Brief: Give back the whole listing exactly as shown.
* begin *
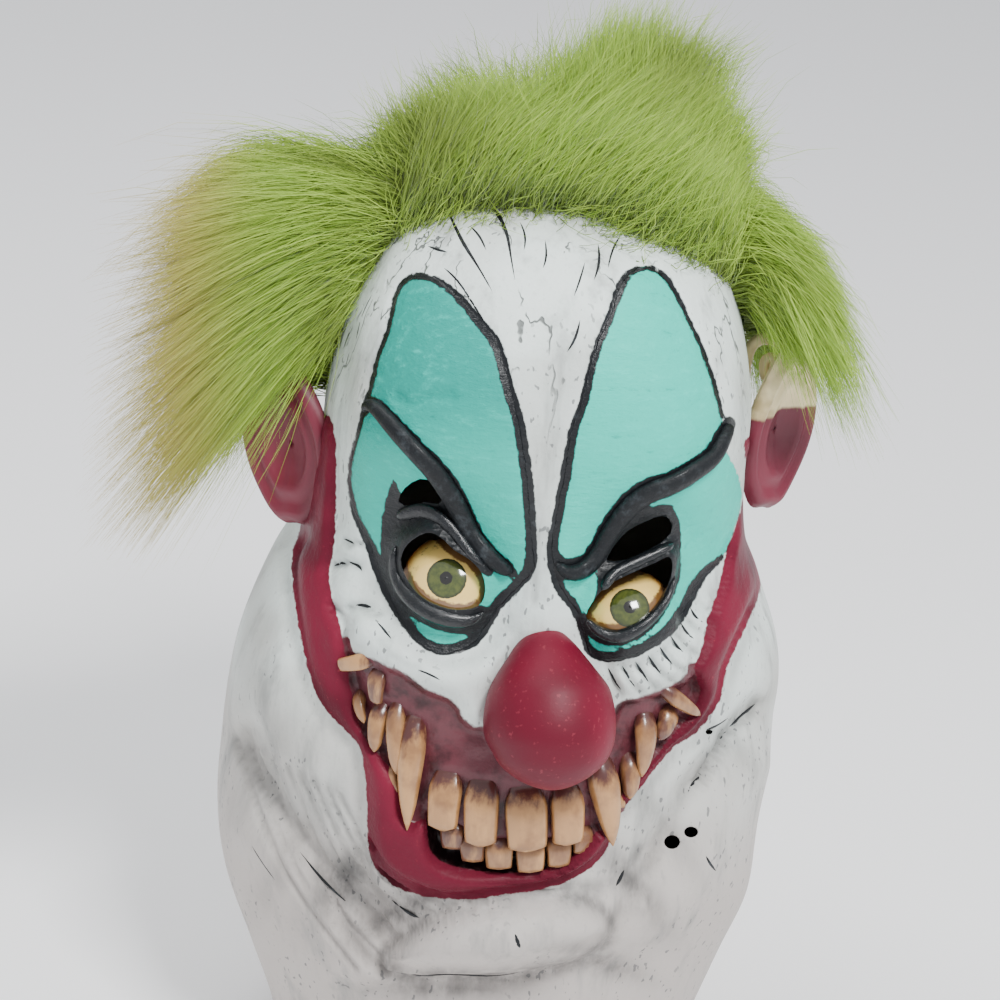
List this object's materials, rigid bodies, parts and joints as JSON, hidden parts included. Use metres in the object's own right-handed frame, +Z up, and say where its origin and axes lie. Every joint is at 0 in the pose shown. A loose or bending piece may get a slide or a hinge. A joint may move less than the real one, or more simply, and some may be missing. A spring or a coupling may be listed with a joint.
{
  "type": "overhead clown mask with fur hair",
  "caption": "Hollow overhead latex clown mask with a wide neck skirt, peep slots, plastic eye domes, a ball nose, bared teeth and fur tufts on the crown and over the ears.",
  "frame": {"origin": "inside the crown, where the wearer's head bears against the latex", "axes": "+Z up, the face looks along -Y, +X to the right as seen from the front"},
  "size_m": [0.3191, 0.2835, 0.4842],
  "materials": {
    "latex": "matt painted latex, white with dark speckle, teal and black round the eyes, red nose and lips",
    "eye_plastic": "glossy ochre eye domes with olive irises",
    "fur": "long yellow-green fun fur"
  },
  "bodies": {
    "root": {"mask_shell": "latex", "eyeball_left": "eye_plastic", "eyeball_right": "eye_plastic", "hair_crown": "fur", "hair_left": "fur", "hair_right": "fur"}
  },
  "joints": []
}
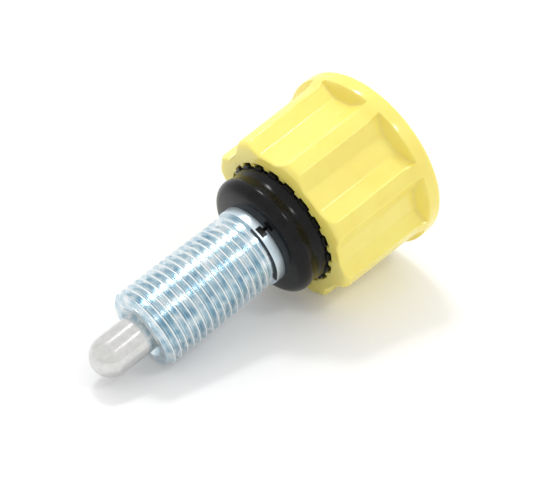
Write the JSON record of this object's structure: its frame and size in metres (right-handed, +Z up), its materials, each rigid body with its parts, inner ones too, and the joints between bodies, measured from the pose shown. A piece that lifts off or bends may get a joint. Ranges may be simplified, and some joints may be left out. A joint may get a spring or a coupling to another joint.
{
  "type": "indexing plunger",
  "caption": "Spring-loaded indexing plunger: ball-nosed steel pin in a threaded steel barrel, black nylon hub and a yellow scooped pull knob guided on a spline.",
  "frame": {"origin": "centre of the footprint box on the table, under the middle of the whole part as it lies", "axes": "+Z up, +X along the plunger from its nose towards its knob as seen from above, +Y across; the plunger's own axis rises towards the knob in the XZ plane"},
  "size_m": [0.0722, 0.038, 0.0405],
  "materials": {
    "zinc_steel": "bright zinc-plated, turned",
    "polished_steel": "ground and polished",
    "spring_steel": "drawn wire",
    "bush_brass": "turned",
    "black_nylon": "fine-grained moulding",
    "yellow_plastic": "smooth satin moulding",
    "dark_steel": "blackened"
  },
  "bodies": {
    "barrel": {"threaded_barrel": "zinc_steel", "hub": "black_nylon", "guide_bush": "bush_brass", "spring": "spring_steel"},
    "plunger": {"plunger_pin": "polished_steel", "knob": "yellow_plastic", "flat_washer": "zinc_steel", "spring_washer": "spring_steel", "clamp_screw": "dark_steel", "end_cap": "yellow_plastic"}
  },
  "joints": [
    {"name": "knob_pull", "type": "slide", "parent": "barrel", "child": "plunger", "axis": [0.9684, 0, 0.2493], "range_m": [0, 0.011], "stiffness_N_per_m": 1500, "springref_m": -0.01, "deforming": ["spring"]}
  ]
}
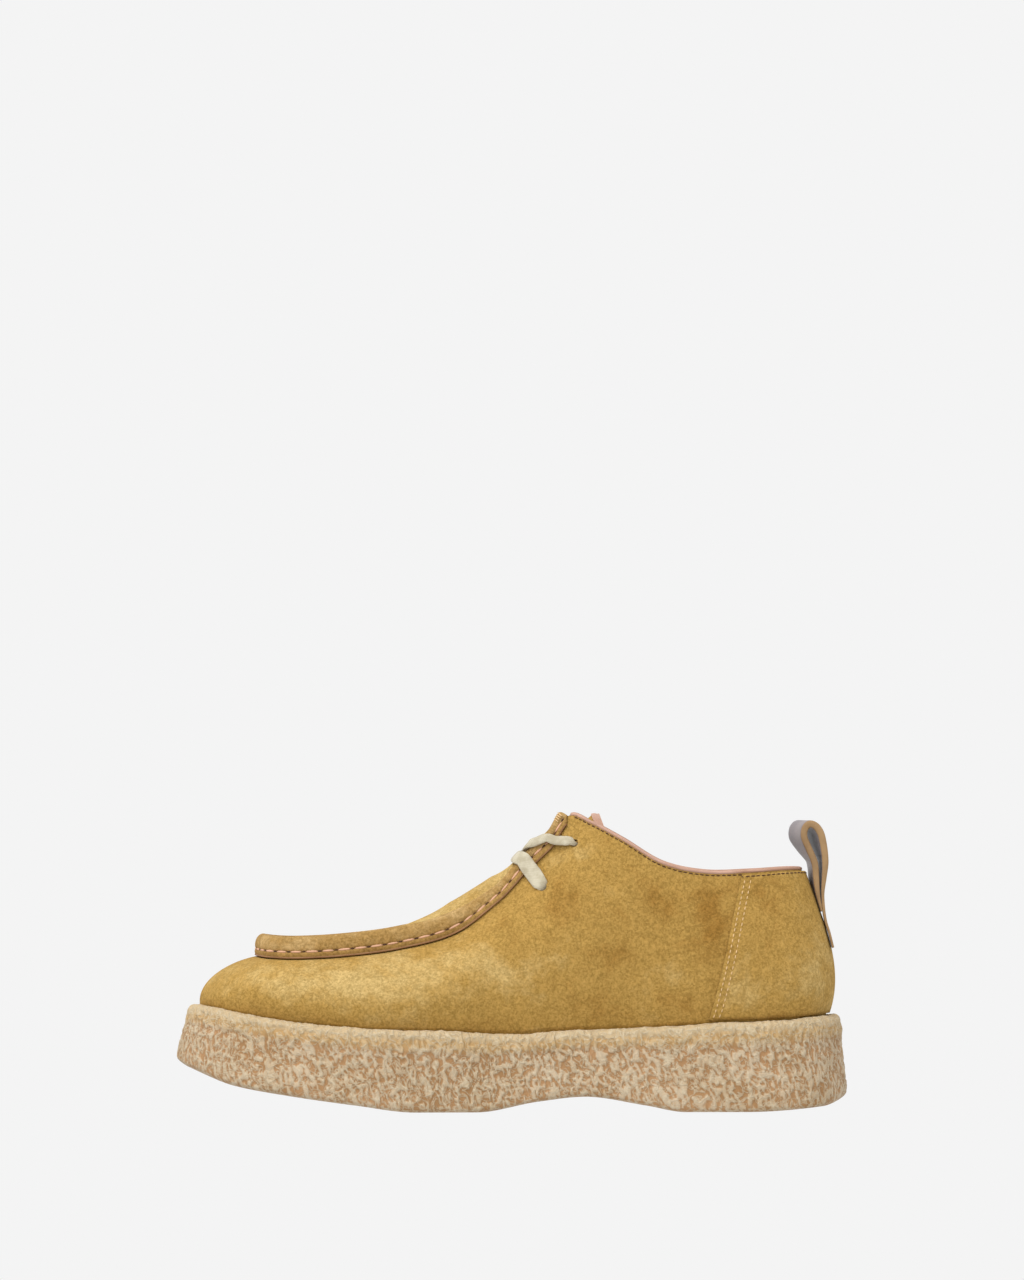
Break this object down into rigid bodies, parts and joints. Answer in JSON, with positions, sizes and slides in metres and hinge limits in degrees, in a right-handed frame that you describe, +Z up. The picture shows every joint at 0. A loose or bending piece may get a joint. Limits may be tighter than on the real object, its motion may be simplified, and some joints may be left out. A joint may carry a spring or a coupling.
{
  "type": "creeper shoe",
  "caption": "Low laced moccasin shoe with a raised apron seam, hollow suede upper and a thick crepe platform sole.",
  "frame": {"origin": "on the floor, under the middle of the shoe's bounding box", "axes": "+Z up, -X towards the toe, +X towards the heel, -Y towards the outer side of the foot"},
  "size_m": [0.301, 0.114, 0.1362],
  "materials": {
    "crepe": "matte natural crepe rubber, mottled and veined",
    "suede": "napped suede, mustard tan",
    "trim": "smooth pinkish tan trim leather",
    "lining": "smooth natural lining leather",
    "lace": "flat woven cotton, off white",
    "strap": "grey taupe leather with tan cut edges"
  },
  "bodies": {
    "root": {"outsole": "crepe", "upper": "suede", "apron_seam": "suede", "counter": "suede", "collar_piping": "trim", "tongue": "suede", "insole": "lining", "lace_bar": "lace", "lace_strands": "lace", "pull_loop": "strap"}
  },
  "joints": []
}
* end *
Result for this task:
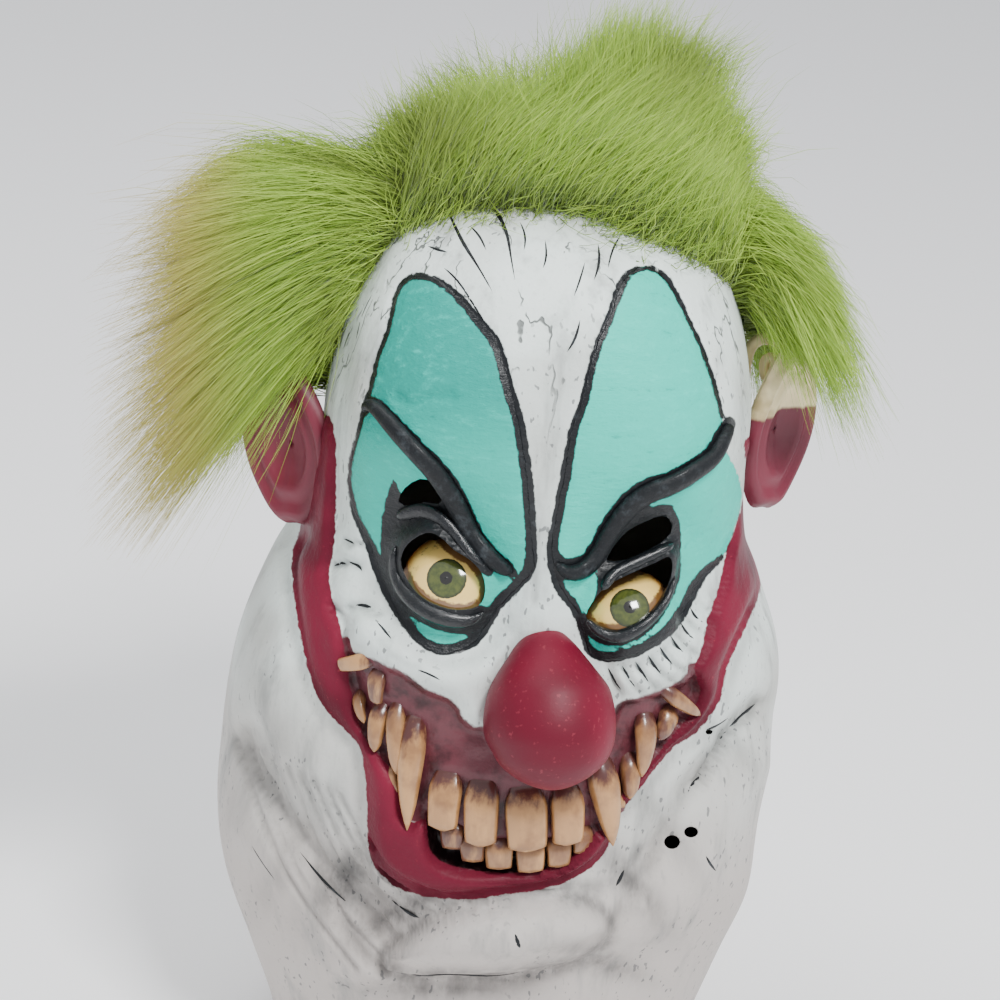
List this object's materials, rigid bodies, parts and joints as JSON, hidden parts included. Use metres in the object's own right-handed frame, +Z up, and say where its origin and axes lie. Every joint is at 0 in the pose shown. A loose or bending piece may get a slide or a hinge. A joint may move less than the real one, or more simply, and some may be missing. A spring or a coupling may be listed with a joint.
{
  "type": "overhead clown mask with fur hair",
  "caption": "Hollow overhead latex clown mask with a wide neck skirt, peep slots, plastic eye domes, a ball nose, bared teeth and fur tufts on the crown and over the ears.",
  "frame": {"origin": "inside the crown, where the wearer's head bears against the latex", "axes": "+Z up, the face looks along -Y, +X to the right as seen from the front"},
  "size_m": [0.3191, 0.2835, 0.4842],
  "materials": {
    "latex": "matt painted latex, white with dark speckle, teal and black round the eyes, red nose and lips",
    "eye_plastic": "glossy ochre eye domes with olive irises",
    "fur": "long yellow-green fun fur"
  },
  "bodies": {
    "root": {"mask_shell": "latex", "eyeball_left": "eye_plastic", "eyeball_right": "eye_plastic", "hair_crown": "fur", "hair_left": "fur", "hair_right": "fur"}
  },
  "joints": []
}
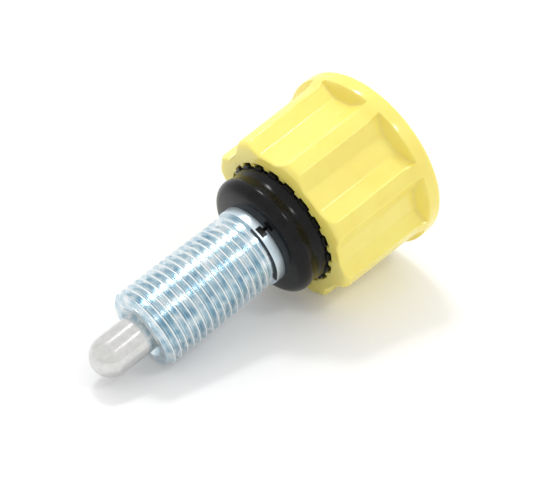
Write the JSON record of this object's structure: its frame and size in metres (right-handed, +Z up), its materials, each rigid body with its parts, inner ones too, and the joints between bodies, measured from the pose shown. A piece that lifts off or bends may get a joint. Ranges may be simplified, and some joints may be left out. A joint may get a spring or a coupling to another joint.
{
  "type": "indexing plunger",
  "caption": "Spring-loaded indexing plunger: ball-nosed steel pin in a threaded steel barrel, black nylon hub and a yellow scooped pull knob guided on a spline.",
  "frame": {"origin": "centre of the footprint box on the table, under the middle of the whole part as it lies", "axes": "+Z up, +X along the plunger from its nose towards its knob as seen from above, +Y across; the plunger's own axis rises towards the knob in the XZ plane"},
  "size_m": [0.0722, 0.038, 0.0405],
  "materials": {
    "zinc_steel": "bright zinc-plated, turned",
    "polished_steel": "ground and polished",
    "spring_steel": "drawn wire",
    "bush_brass": "turned",
    "black_nylon": "fine-grained moulding",
    "yellow_plastic": "smooth satin moulding",
    "dark_steel": "blackened"
  },
  "bodies": {
    "barrel": {"threaded_barrel": "zinc_steel", "hub": "black_nylon", "guide_bush": "bush_brass", "spring": "spring_steel"},
    "plunger": {"plunger_pin": "polished_steel", "knob": "yellow_plastic", "flat_washer": "zinc_steel", "spring_washer": "spring_steel", "clamp_screw": "dark_steel", "end_cap": "yellow_plastic"}
  },
  "joints": [
    {"name": "knob_pull", "type": "slide", "parent": "barrel", "child": "plunger", "axis": [0.9684, 0, 0.2493], "range_m": [0, 0.011], "stiffness_N_per_m": 1500, "springref_m": -0.01, "deforming": ["spring"]}
  ]
}
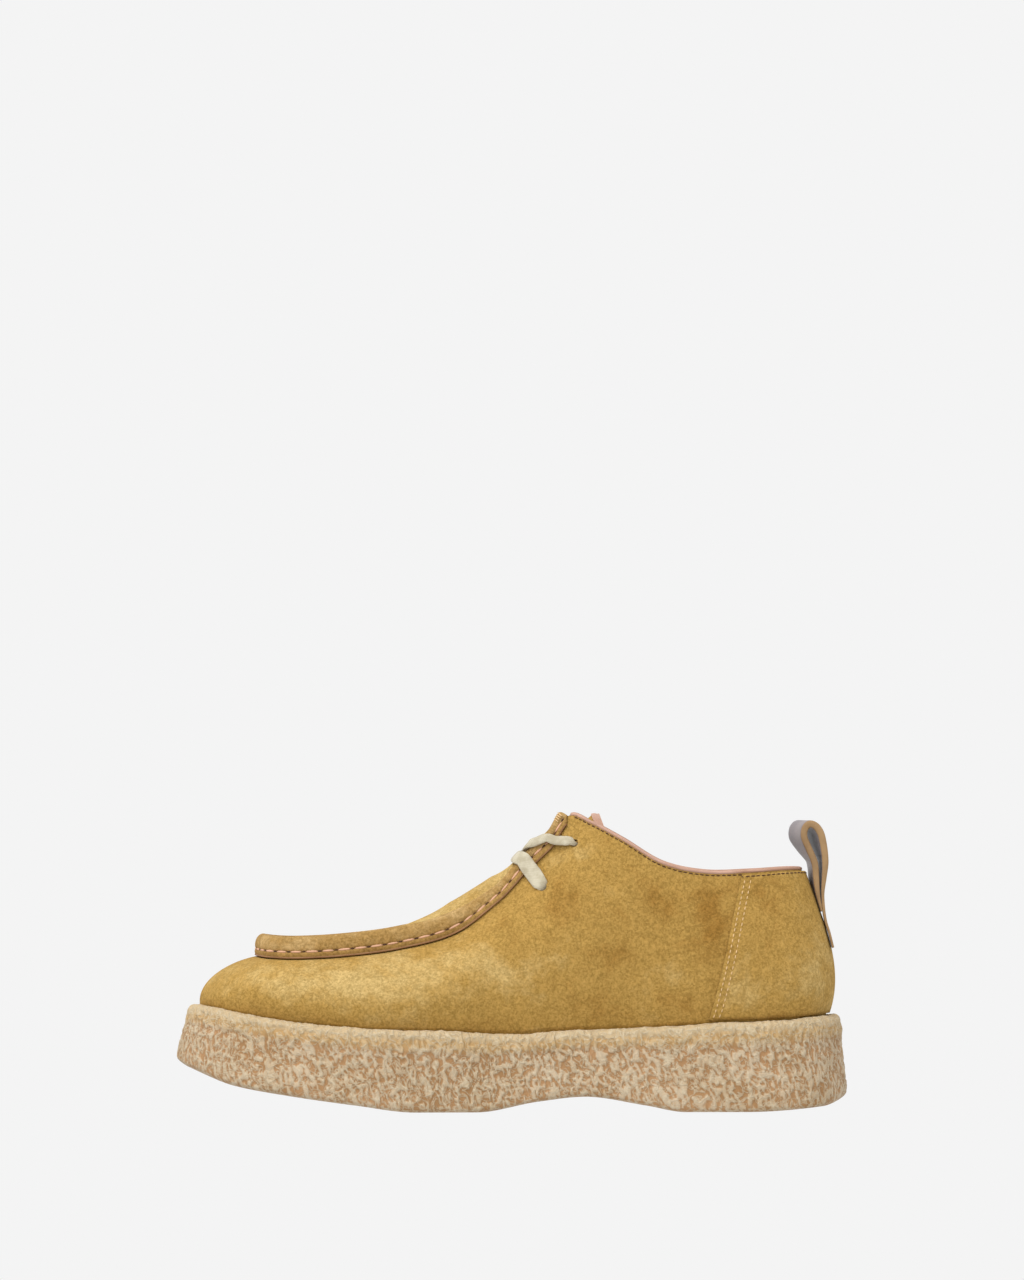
Break this object down into rigid bodies, parts and joints. Answer in JSON, with positions, sizes and slides in metres and hinge limits in degrees, in a right-handed frame that you describe, +Z up. The picture shows every joint at 0. A loose or bending piece may get a joint. Limits may be tighter than on the real object, its motion may be simplified, and some joints may be left out. A joint may carry a spring or a coupling.
{
  "type": "creeper shoe",
  "caption": "Low laced moccasin shoe with a raised apron seam, hollow suede upper and a thick crepe platform sole.",
  "frame": {"origin": "on the floor, under the middle of the shoe's bounding box", "axes": "+Z up, -X towards the toe, +X towards the heel, -Y towards the outer side of the foot"},
  "size_m": [0.301, 0.114, 0.1362],
  "materials": {
    "crepe": "matte natural crepe rubber, mottled and veined",
    "suede": "napped suede, mustard tan",
    "trim": "smooth pinkish tan trim leather",
    "lining": "smooth natural lining leather",
    "lace": "flat woven cotton, off white",
    "strap": "grey taupe leather with tan cut edges"
  },
  "bodies": {
    "root": {"outsole": "crepe", "upper": "suede", "apron_seam": "suede", "counter": "suede", "collar_piping": "trim", "tongue": "suede", "insole": "lining", "lace_bar": "lace", "lace_strands": "lace", "pull_loop": "strap"}
  },
  "joints": []
}